RIO DE JANEIRO, RJ (FOLHAPRESS) – Água verde transparente chegando suave na areia na praia do Leblon, na zona sul do Rio de Janeiro, em um dia ensolarado. O cenário atrativo justifica o mergulho do qual voltava a estudante de medicina, Geovanna Souza, 26, numa tarde quente na cidade. Ela só não sabia que aquele mar é considerado impróprio para banho quase o ano inteiro.
“Eu não podia imaginar. Essa água tão clarinha, achei que estivesse limpa”, disse a jovem ao ser informada pela reportagem. Recém-moradora do bairro, ela afirmou estar decepcionada. “É fácil se deixar enganar pela aparência.”
A qualidade da praia do Leblon nos três pontos de medição foi considerada imprópria para banho entre 25% e 50% do tempo em 2023, o que faz dela ruim, de acordo com critérios da Cetesb (Companhia Ambiental do Estado de São Paulo), adotados pela Folha.
Mesmo ciente disso, a aposentada Selma Ramos, 70, disse não se importar. Ao contrário de Geovanna, ela afirmou saber que as águas do Leblon nem sempre estão limpas. “Frequento aqui há muitos anos, vou na água, mergulho e nunca tive problema.”
A poucos metros dali, o cozinheiro Gustavo Neves, 21, olhava para o mar sentado em sua cadeira de praia como costuma fazer toda semana. Ele sai da Tijuca, na zona norte, só para dar um mergulho especialmente nos dias de muito calor.
“Não dá para não entrar, ainda mais com um calor de 40°C que faz aqui. Vejo que está todo mundo na água e imagino que está boa”, disse.
Para ele, a outra opção é a praia vizinha, Ipanema. “Às vezes, lá parece mais limpa.”
De fato, Ipanema esteve regular nos três locais onde a qualidade da água é medida, o que significa que esteve imprópria para banho em até 25% deste ano. O mesmo vale para as praias do Arpoador, Copacabana e Leme, que ficam próximas.
Segundo o Inea (Instituto Estadual do Ambiente), a balneabilidade da praia do Leblon é considerada ruim desde 2016.
O biólogo Mário Moscatelli afirma que praias consideradas permanentemente impróprias há décadas vêm apresentando períodos de melhoria. Isso ocorre, segundo ele, devido a entrada de novas concessionárias de água e esgoto no estado. “Estão fazendo um trabalho que impede que o esgoto seja lançado diretamente no mar.”
É o caso da praia do Flamengo. Conhecida como “brejão”, por causa da poluição, ela foi classificada como própria para banho em alguns períodos deste ano.

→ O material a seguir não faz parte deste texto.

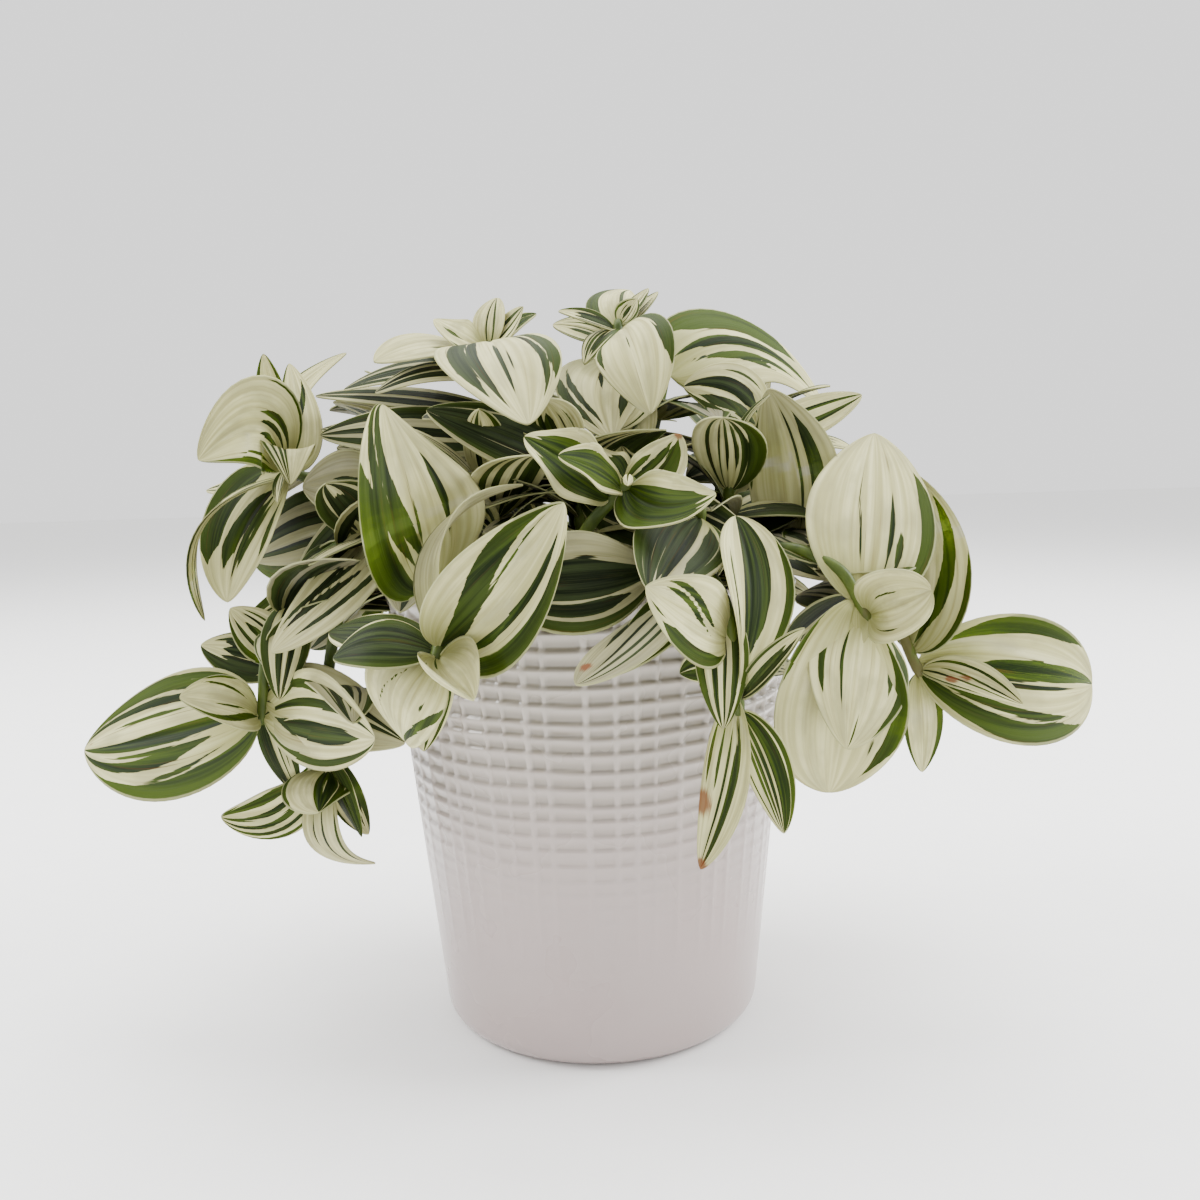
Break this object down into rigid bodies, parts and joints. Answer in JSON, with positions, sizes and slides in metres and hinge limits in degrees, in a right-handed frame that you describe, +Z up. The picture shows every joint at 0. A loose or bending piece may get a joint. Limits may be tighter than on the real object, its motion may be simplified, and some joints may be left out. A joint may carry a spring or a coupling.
{
  "type": "potted tradescantia",
  "caption": "Variegated trailing house plant with broad pointed cream and green leaves, in soil in a plain inner pot, standing in a glazed tapered pot with a raised woven pattern.",
  "frame": {"origin": "middle of the glazed pot's flat base, on the surface it stands on", "axes": "+Z up along the pot's axis, +Y away from the side that the picture shows, +X to the right as seen from there"},
  "size_m": [0.3404, 0.2416, 0.2504],
  "materials": {
    "glaze": "glossy pearly white glaze with a faint pink tone, over a raised woven pattern",
    "inner_pot": "satin black plastic",
    "soil": "damp crumbly potting soil",
    "leaf": "soft satin leaf, striped lengthwise in green and cream, on pale green stems"
  },
  "bodies": {
    "root": {"cover_pot": "glaze", "inner_pot": "inner_pot", "soil": "soil", "shoot_left": "leaf", "shoot_low_left": "leaf", "shoot_front_left": "leaf", "shoot_front_right": "leaf", "shoot_crinkled": "leaf", "shoot_middle": "leaf", "shoot_top_left": "leaf", "shoot_top_right": "leaf", "shoot_far_left": "leaf", "shoot_left_inner": "leaf", "shoot_left_mid": "leaf", "shoot_left_back": "leaf", "shoot_right": "leaf", "shoot_far_right": "leaf", "shoot_right_inner": "leaf", "shoot_back_right": "leaf", "shoot_inner_left": "leaf", "shoot_inner_mid": "leaf", "shoot_inner_right": "leaf", "shoot_back_left": "leaf", "shoot_back": "leaf", "shoot_back_low": "leaf", "shoot_right_back": "leaf", "shoot_high_left": "leaf", "shoot_high_back": "leaf", "shoot_high_right": "leaf"}
  },
  "joints": []
}
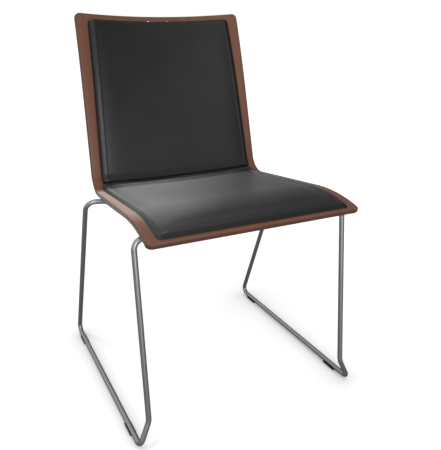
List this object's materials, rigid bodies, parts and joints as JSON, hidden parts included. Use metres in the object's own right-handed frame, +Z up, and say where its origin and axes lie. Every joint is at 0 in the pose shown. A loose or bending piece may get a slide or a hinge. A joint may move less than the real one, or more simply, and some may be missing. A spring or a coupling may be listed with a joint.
{
  "type": "sled base visitor chair",
  "caption": "Armless visitor chair: one-piece moulded plywood shell with inlaid upholstered pads on a bent steel rod sled base.",
  "frame": {"origin": "centre of the bounding box's footprint, on the floor under the glides", "axes": "+Z up, the sitter faces -Y, +X to the sitter's left hand side of the mirror plane"},
  "size_m": [0.5138, 0.5216, 0.7961],
  "materials": {
    "walnut_veneer": "walnut veneer with satin lacquer",
    "raw_plywood": "bare sanded birch plywood",
    "pad_cover": "fine grained charcoal leather look cover",
    "satin_steel": "satin metal finish",
    "zinc_plate": "bright zinc plate",
    "black_plastic": "moulded black nylon"
  },
  "bodies": {
    "root": {"seat_shell": "walnut_veneer", "seat_pad": "pad_cover", "back_pad": "pad_cover", "seat_pad_board": "raw_plywood", "back_pad_board": "raw_plywood", "left_sled_rod": "satin_steel", "right_sled_rod": "satin_steel", "front_cross_rod": "satin_steel", "rear_cross_rod": "satin_steel", "seat_pad_stud_1": "black_plastic", "seat_pad_stud_2": "black_plastic", "seat_pad_stud_3": "black_plastic", "seat_pad_stud_4": "black_plastic", "back_pad_stud_1": "black_plastic", "back_pad_stud_2": "black_plastic", "back_pad_stud_3": "black_plastic", "back_pad_stud_4": "black_plastic", "front_left_plate": "satin_steel", "front_left_insert": "zinc_plate", "front_left_screw": "zinc_plate", "front_left_glide": "black_plastic", "front_right_plate": "satin_steel", "front_right_insert": "zinc_plate", "front_right_screw": "zinc_plate", "front_right_glide": "black_plastic", "rear_left_plate": "satin_steel", "rear_left_insert": "zinc_plate", "rear_left_screw": "zinc_plate", "rear_left_glide": "black_plastic", "rear_right_plate": "satin_steel", "rear_right_insert": "zinc_plate", "rear_right_screw": "zinc_plate", "rear_right_glide": "black_plastic"}
  },
  "joints": []
}
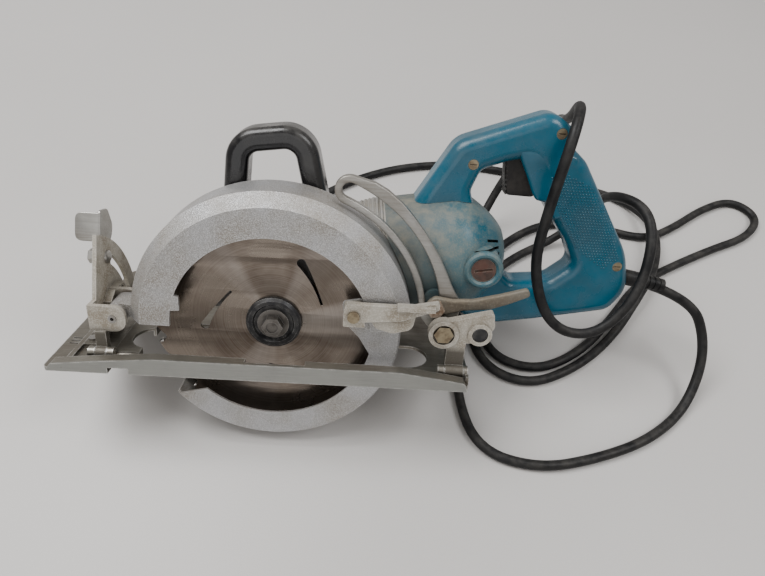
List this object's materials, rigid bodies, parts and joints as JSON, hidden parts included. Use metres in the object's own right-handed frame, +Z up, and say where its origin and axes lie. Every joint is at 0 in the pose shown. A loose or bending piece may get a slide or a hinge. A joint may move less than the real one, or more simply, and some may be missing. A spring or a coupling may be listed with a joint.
{
  "type": "circular saw",
  "caption": "Corded circular saw with swinging lower guard, tilting base, depth link, D-shaped rear grip and arched front handle, set down leaning on guard and base.",
  "frame": {"origin": "centre of the saw's bounding box at the height of the surface it stands on, the cord left out", "axes": "+X from the front of the base to the rear grip, +Y from the blade side to the motor side, +Z up from the surface; the saw leans 27.8 degrees about X"},
  "size_m": [0.6794, 0.3715, 0.2177],
  "materials": {
    "cast_alloy": "sand cast, worn",
    "gear_case": "cast, dusty",
    "plated_steel": "zinc plated, scuffed",
    "steel": "ground",
    "dark_steel": "blackened",
    "blade_steel": "brushed, tarnished",
    "rusty_steel": "rusted",
    "teal_plastic": "moulded, dusty",
    "black_plastic": "moulded",
    "dark_plastic": "moulded",
    "rubber": "matte",
    "brass": "plain",
    "copper": "enamelled wire",
    "carbon": "pressed carbon",
    "laminations": "stacked"
  },
  "bodies": {
    "saw_body": {"brush_caps": "dark_plastic", "brush_holders": "brass", "carbon_brushes": "carbon", "cord_guard": "rubber", "depth_lock_bolt": "steel", "depth_lock_nut": "rusty_steel", "field_coils": "copper", "front_handle": "black_plastic", "front_handle_studs": "steel", "front_motor_bearing": "steel", "gear_cover": "gear_case", "gear_cover_screws": "brass", "gear_housing": "gear_case", "guard_retaining_ring": "plated_steel", "guard_screws": "brass", "guard_spring": "steel", "handle_left": "teal_plastic", "handle_right": "teal_plastic", "handle_screws": "brass", "motor_housing": "teal_plastic", "pinion_bearing": "steel", "plug": "rubber", "plug_pins": "brass", "power_cord": "rubber", "rear_motor_bearing": "steel", "spindle_bearing": "steel", "spindle_end_bearing": "steel", "stator": "laminations", "switch_body": "dark_plastic", "upper_guard": "cast_alloy"},
    "blade_drive": {"blade": "blade_steel", "blade_bolt": "dark_steel", "outer_flange": "steel", "inner_flange": "steel", "spindle": "steel", "ring_gear": "steel"},
    "armature": {"armature_shaft": "steel", "armature_core": "laminations", "commutator": "copper", "cooling_fan": "dark_plastic", "pinion": "steel"},
    "lower_guard": {"lower_guard": "cast_alloy", "guard_lever": "cast_alloy", "guard_lever_screw": "brass"},
    "depth_frame": {"front_bracket": "plated_steel", "front_pivot_pin": "steel", "rear_bracket": "cast_alloy", "link_pivot_bolt": "brass"},
    "depth_link": {"depth_link": "plated_steel"},
    "base": {"base_plate": "plated_steel", "front_upright": "plated_steel", "base_rivets": "steel", "bevel_bolt": "steel", "bevel_nut": "steel", "bevel_hinge_pins": "steel"},
    "bevel_lever": {"bevel_lever": "plated_steel"},
    "depth_lever": {"depth_lock_lever": "rusty_steel"},
    "trigger": {"trigger": "dark_plastic"},
    "lock_button": {"lock_button": "dark_plastic"}
  },
  "joints": [
    {"name": "blade_spin", "type": "hinge", "parent": "saw_body", "child": "blade_drive", "pos_m": [-0.0619, -0.03982, 0.09241], "axis": [0, 0.8849, -0.4657], "continuous": true},
    {"name": "armature_spin", "type": "hinge", "parent": "saw_body", "child": "armature", "pos_m": [-0.06537, 0.02067, 0.08283], "axis": [0.9848, 0.0809, 0.1537], "continuous": true},
    {"name": "lower_guard_swing", "type": "hinge", "parent": "saw_body", "child": "lower_guard", "pos_m": [-0.0619, -0.03982, 0.09241], "axis": [0, -0.8849, 0.4657], "range_deg": [0, 116], "stiffness_Nm_per_rad": 0.12, "springref_deg": -51.57},
    {"name": "depth_adjust", "type": "hinge", "parent": "saw_body", "child": "depth_frame", "pos_m": [-0.1779, -0.03843, 0.09507], "axis": [0, 0.8849, -0.4657], "range_deg": [0, 26]},
    {"name": "depth_link_turn", "type": "hinge", "parent": "depth_frame", "child": "depth_link", "pos_m": [0.0666, -0.03305, 0.09563], "axis": [0, 0.8849, -0.4657], "range_deg": [0, 18.2]},
    {"name": "bevel_adjust", "type": "hinge", "parent": "depth_frame", "child": "base", "pos_m": [-0.0619, -0.0687, 0.08049], "axis": [-1, 0, 0], "range_deg": [0, 45]},
    {"name": "bevel_lever_turn", "type": "hinge", "parent": "base", "child": "bevel_lever", "pos_m": [-0.1999, -0.00483, 0.1148], "axis": [-1, 0, 0], "range_deg": [0, 40]},
    {"name": "depth_lever_turn", "type": "hinge", "parent": "saw_body", "child": "depth_lever", "pos_m": [0.06002, -0.03001, 0.11106], "axis": [0, -0.8849, 0.4657], "range_deg": [0, 60]},
    {"name": "trigger_pull", "type": "slide", "parent": "saw_body", "child": "trigger", "axis": [0.8329, 0.2577, 0.4897], "range_m": [0, 0.006], "stiffness_N_per_m": 900, "springref_m": -0.004},
    {"name": "shaft_lock_press", "type": "slide", "parent": "saw_body", "child": "lock_button", "axis": [0.1736, -0.4587, -0.8715], "range_m": [0, 0.004], "stiffness_N_per_m": 600, "springref_m": -0.002}
  ],
  "couplings": [
    {"joint": "armature_spin", "follows": "blade_spin", "ratio": -5.3333},
    {"joint": "depth_link_turn", "follows": "depth_adjust", "ratio": 0.687}
  ]
}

O local voltou a atrair banhistas que rebatizaram o local de Caribrejo, em alusão aos cristalinos mares caribenhos.
“Não tenho nenhum problema em entrar na água. Gosto mais daqui por ser calmo, que é bom para levar criança”, afirmou a empresária Nathalia de Almeida, 38.
Apesar de caminhar para uma melhora, o trecho monitorado ainda é considerado impróprio na maior parte das medições feitas no ano inteiro.
Por isso, há quem ainda resista a entrar nas águas. “Comecei a frequentar a praia do Flamengo há uns dois anos, quando comecei a jogar ‘beach tennis’. Confesso que ainda não consigo entrar na água sempre soube da má reputação, então mesmo quando dizem que tá boa, eu não entro não”, disse a acupunturista Larissa Paixão, 34.
Para o especialista Moscatelli, a situação pode ser revertida de vez. “Décadas de descaso cobraram um preço em termos da balneabilidade de várias praias e levarão algum tempo para ser revertido, mas com empenho, a situação poderá mudar”, afirmou.
A reportagem seguiu normas federais no levantamento. Um trecho é considerado próprio se não tiver registrado mais de 1.000 coliformes fecais para cada 100 ml de água na semana de análise e nas quatro anteriores.
Para a avaliação anual, foi adotado o método da Cetesb, que classifica as praias a partir dos testes semanais. Nos dois extremos estão as boas, próprias em todas as medições, e as péssimas, impróprias em mais da metade das medições.